Authors: Barone-Adesi F,  Chapman RS,  Silverman DT,  He X,  Hu W,  Vermeulen R,  Ning B,  Fraumeni JF Jr,  Rothman N,  Lan Q
Journal: BMJ
Date: 2012
Branches: OD, OEEB
PubMed ID: 22936785
PMC ID: PMC3431444
Abstract: OBJECTIVE: To estimate the risk of lung cancer associated with the use of different types of coal for household cooking and heating. SETTING: Xuanwei County, Yunnan Province, China. DESIGN: Retrospective cohort study (follow-up 1976-96) comparing mortality from lung cancer between lifelong users of "smoky coal" (bituminous) and "smokeless coal" (anthracite).
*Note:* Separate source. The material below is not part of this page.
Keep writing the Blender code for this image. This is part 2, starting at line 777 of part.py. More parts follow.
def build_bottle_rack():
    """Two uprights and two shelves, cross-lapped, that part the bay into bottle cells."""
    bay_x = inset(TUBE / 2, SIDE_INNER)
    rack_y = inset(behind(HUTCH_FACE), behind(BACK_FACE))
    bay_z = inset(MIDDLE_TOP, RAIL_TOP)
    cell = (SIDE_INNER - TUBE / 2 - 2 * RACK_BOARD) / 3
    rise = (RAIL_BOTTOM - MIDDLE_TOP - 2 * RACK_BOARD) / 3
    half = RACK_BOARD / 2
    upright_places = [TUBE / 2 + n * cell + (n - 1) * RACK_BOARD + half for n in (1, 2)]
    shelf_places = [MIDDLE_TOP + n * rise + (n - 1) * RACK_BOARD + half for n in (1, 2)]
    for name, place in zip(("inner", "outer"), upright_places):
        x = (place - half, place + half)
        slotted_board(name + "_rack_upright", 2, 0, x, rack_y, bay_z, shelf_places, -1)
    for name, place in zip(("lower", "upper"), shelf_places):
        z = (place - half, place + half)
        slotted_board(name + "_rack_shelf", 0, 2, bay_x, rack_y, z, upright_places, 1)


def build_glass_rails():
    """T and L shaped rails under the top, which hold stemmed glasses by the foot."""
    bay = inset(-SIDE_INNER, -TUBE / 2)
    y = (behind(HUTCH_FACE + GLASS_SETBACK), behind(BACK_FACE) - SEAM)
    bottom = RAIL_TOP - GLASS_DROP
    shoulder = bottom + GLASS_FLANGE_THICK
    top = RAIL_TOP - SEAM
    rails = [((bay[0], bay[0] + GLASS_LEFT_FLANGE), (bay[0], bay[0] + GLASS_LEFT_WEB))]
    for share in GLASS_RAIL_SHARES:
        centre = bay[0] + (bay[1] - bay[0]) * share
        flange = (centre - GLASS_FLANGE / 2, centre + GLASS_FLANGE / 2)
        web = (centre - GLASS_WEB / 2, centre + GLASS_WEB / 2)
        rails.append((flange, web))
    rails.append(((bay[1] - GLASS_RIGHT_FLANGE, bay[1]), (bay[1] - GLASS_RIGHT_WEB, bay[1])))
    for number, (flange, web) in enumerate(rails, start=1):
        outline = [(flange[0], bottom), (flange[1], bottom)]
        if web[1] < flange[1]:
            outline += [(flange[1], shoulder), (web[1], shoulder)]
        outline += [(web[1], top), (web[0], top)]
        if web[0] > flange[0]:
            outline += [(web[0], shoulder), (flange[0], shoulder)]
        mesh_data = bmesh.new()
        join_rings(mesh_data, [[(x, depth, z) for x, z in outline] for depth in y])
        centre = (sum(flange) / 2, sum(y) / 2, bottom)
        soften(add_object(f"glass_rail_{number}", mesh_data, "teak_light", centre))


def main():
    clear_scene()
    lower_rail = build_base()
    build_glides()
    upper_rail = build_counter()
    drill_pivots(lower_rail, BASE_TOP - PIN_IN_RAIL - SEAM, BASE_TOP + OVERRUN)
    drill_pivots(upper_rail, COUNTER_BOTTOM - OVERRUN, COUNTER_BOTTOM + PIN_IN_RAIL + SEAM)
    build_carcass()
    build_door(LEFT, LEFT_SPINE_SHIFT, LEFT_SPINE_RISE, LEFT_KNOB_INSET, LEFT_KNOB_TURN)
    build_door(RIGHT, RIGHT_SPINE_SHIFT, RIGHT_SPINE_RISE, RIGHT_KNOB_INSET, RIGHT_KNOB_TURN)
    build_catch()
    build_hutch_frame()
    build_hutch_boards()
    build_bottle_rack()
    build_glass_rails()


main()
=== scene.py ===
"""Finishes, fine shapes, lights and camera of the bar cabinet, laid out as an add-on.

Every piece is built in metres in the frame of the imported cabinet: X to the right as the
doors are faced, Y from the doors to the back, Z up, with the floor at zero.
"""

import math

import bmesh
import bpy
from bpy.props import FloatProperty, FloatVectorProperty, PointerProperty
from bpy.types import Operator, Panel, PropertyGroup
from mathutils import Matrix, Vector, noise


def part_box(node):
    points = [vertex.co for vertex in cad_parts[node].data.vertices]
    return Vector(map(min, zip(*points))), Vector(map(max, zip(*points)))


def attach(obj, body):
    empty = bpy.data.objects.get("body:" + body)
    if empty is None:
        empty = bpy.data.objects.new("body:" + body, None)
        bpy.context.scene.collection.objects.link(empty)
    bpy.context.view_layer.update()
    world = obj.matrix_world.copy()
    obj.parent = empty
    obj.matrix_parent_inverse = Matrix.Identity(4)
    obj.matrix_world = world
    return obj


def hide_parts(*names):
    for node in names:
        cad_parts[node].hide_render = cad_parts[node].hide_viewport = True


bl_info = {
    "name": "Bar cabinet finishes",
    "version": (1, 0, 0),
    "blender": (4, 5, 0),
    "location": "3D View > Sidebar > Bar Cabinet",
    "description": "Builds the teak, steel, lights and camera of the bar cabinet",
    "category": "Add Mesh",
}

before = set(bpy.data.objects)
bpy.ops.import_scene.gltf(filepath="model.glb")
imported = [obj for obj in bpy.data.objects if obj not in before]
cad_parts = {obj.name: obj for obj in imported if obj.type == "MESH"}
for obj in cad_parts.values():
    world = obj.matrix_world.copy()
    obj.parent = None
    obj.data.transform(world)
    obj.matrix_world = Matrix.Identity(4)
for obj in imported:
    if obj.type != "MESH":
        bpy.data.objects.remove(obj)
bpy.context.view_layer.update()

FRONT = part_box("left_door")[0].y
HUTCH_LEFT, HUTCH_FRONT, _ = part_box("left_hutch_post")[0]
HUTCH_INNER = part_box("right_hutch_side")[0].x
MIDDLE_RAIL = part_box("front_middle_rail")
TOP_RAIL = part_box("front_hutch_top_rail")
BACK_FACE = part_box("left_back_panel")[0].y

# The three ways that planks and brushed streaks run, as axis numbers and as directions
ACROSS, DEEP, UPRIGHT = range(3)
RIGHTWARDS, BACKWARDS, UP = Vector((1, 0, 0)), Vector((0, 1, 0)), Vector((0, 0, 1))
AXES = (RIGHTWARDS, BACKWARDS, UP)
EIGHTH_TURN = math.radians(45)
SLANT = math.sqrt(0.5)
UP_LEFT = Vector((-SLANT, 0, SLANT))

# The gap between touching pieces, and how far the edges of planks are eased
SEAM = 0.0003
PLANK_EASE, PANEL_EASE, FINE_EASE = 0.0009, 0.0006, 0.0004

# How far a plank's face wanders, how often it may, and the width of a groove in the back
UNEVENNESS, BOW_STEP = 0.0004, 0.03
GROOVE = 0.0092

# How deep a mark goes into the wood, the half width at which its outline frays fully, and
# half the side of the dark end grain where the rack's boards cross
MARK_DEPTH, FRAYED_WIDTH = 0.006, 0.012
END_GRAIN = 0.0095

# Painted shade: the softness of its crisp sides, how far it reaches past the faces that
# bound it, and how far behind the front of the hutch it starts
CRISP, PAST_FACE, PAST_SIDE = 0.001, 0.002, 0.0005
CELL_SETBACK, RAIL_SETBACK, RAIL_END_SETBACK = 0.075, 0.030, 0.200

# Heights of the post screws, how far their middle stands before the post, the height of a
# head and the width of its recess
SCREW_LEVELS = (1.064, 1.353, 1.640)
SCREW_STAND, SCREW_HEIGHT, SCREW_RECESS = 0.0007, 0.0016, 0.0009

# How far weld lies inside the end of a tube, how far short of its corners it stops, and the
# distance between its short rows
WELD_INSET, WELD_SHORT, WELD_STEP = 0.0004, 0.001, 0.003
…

PARTICIPANTS: 27,310 individuals using smoky coal and 9962 individuals using smokeless coal during their entire life. MAIN OUTCOME MEASURES: Primary outcomes were absolute and relative risk of death from lung cancer among users of different types of coal. Unadjusted survival analysis was used to estimate the absolute risk of lung cancer, while Cox regression models compared mortality hazards for lung cancer between smoky and smokeless coal users. RESULTS: Lung cancer mortality was substantially higher among users of smoky coal than users of smokeless coal. The absolute risks of lung cancer death before 70 years of age for men and women using smoky coal were 18% and 20%, respectively, compared with less than 0.5% among smokeless coal users of both sexes. Lung cancer alone accounted for about 40% of all deaths before age 60 among individuals using smoky coal. Compared with smokeless coal, use of smoky coal was associated with an increased risk of lung cancer death (for men, hazard ratio 36 (95% confidence interval 20 to 65); for women, 99 (37 to 266)). CONCLUSIONS: In Xuanwei, the domestic use of smoky coal is associated with a substantial increase in the absolute lifetime risk of developing lung cancer and is likely to represent one of the strongest effects of environmental pollution reported for cancer risk. Use of less carcinogenic types of coal could translate to a substantial reduction of lung cancer risk.